(What you have to do) Output only the lines running from the line bearing "The build123d and" through the line bearing "run = rim_in - neck", character for character.
+--
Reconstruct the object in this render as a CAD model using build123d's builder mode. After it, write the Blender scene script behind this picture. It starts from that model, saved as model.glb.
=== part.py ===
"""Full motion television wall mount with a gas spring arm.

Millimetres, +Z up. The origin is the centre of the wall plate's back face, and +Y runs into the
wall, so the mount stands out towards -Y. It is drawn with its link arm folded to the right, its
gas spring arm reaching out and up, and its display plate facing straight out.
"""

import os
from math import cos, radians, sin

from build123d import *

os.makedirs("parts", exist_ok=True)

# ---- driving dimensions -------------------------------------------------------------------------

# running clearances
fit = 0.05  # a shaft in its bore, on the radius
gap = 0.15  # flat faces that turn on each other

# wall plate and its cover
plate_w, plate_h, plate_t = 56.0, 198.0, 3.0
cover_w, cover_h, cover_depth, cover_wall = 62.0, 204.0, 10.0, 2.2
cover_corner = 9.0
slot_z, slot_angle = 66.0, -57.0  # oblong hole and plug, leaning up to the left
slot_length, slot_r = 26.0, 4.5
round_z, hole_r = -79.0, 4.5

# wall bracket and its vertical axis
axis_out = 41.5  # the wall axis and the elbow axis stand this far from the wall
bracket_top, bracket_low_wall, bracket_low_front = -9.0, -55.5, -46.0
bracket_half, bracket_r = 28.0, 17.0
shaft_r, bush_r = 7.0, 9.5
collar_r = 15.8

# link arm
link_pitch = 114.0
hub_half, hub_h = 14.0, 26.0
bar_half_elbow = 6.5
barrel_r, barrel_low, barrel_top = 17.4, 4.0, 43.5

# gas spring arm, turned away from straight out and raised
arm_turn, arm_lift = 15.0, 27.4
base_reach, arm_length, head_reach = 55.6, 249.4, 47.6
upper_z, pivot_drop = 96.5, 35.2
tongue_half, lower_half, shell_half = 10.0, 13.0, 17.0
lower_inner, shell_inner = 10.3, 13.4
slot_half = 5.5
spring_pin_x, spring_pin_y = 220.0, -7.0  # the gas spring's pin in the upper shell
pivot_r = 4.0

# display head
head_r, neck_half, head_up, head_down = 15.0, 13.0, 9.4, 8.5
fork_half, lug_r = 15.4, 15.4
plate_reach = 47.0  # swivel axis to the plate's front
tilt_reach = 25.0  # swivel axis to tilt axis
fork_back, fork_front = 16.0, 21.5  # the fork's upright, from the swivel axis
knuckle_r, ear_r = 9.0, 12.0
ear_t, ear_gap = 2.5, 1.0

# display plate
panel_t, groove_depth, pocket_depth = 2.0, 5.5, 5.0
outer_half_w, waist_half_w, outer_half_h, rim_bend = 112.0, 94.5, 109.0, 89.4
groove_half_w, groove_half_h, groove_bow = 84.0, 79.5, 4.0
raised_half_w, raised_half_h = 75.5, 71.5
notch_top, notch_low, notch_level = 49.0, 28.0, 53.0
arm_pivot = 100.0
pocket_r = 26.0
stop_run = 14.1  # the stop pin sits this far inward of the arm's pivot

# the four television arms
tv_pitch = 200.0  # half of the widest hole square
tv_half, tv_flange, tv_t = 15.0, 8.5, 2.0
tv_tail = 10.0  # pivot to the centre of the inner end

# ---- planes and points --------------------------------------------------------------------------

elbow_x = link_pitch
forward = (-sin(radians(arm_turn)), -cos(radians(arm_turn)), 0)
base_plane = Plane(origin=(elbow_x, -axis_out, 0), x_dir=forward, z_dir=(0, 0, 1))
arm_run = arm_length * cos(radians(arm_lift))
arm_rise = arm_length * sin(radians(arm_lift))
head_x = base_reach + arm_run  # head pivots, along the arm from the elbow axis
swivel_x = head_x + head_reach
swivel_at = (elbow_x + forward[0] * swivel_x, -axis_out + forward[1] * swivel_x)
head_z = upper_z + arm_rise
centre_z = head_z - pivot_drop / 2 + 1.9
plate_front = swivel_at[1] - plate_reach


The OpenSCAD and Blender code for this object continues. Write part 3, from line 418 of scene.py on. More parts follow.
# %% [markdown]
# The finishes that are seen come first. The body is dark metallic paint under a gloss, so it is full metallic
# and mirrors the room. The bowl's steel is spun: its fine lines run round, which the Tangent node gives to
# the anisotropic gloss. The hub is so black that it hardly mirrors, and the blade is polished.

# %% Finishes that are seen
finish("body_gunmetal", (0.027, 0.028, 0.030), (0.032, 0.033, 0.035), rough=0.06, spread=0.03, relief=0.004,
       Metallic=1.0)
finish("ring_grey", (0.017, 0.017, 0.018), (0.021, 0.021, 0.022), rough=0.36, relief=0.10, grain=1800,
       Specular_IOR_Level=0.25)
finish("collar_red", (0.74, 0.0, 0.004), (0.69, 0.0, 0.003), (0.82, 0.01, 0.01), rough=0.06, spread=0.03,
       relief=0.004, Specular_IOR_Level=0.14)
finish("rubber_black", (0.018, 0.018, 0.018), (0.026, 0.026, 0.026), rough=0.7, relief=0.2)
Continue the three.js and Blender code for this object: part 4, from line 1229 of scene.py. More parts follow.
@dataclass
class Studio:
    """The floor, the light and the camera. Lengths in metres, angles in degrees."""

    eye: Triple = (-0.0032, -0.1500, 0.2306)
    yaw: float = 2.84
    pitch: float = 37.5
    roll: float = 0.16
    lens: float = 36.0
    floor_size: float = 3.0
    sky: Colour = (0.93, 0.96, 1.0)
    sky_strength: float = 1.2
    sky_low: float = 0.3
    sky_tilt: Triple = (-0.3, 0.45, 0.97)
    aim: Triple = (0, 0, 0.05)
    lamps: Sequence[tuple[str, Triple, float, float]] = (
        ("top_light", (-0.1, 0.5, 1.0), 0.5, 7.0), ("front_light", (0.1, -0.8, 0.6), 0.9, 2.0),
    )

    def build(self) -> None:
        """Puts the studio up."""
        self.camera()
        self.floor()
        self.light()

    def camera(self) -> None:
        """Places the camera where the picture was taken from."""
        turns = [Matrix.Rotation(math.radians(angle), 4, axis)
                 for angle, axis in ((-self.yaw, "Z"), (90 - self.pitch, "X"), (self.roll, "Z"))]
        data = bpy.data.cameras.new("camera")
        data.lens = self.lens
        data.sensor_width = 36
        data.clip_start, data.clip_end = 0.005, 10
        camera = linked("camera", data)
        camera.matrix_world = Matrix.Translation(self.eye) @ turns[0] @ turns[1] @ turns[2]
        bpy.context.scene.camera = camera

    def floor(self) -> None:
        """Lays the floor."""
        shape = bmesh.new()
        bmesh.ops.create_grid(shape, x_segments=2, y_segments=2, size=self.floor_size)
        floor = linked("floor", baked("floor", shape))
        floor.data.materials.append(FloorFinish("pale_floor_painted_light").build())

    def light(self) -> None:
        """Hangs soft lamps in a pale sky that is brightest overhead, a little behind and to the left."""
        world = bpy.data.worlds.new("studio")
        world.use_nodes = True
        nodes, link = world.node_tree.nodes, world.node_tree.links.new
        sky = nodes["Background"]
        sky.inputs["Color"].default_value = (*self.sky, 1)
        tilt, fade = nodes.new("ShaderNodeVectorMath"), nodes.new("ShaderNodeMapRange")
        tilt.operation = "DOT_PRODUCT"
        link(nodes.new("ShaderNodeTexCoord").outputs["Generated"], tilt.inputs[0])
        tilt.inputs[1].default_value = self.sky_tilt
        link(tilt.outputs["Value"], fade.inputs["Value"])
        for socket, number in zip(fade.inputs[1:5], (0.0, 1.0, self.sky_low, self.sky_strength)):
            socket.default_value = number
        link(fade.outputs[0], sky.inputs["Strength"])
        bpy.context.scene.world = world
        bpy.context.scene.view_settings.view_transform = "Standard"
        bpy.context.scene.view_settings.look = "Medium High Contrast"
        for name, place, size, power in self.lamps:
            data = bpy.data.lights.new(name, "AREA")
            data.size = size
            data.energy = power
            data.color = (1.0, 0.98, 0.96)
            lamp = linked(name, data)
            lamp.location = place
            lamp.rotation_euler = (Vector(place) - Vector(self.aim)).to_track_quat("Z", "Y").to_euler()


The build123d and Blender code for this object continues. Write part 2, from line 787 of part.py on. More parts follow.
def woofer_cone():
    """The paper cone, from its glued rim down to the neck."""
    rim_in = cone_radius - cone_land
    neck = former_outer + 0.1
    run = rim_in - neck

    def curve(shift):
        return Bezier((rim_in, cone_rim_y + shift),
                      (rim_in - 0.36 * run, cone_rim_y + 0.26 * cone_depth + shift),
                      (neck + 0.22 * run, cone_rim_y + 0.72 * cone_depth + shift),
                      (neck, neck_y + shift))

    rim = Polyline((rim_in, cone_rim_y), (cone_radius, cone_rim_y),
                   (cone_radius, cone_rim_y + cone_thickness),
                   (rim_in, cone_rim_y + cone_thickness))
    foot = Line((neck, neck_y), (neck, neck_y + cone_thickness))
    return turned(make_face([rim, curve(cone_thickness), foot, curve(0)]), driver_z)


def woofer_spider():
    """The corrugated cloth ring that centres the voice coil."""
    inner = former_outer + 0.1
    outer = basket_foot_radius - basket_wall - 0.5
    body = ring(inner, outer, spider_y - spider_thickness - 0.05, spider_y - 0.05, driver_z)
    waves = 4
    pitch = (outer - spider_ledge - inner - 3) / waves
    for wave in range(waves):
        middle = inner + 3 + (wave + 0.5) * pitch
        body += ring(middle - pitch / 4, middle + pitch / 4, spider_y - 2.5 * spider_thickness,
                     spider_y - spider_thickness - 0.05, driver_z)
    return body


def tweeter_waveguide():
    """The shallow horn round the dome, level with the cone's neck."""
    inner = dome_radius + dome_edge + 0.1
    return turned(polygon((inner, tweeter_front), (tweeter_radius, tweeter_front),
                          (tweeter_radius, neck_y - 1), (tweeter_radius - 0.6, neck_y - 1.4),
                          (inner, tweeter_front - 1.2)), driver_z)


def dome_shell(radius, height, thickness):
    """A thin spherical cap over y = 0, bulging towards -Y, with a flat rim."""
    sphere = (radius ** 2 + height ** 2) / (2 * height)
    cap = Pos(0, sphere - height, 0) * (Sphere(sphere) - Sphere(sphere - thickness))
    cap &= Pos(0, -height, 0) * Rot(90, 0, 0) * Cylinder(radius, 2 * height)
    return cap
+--
(Exercise answer)
The build123d and Blender code for this object continues. Write part 2, from line 787 of part.py on. More parts follow.
def woofer_cone():
    """The paper cone, from its glued rim down to the neck."""
    rim_in = cone_radius - cone_land
    neck = former_outer + 0.1
    run = rim_in - neck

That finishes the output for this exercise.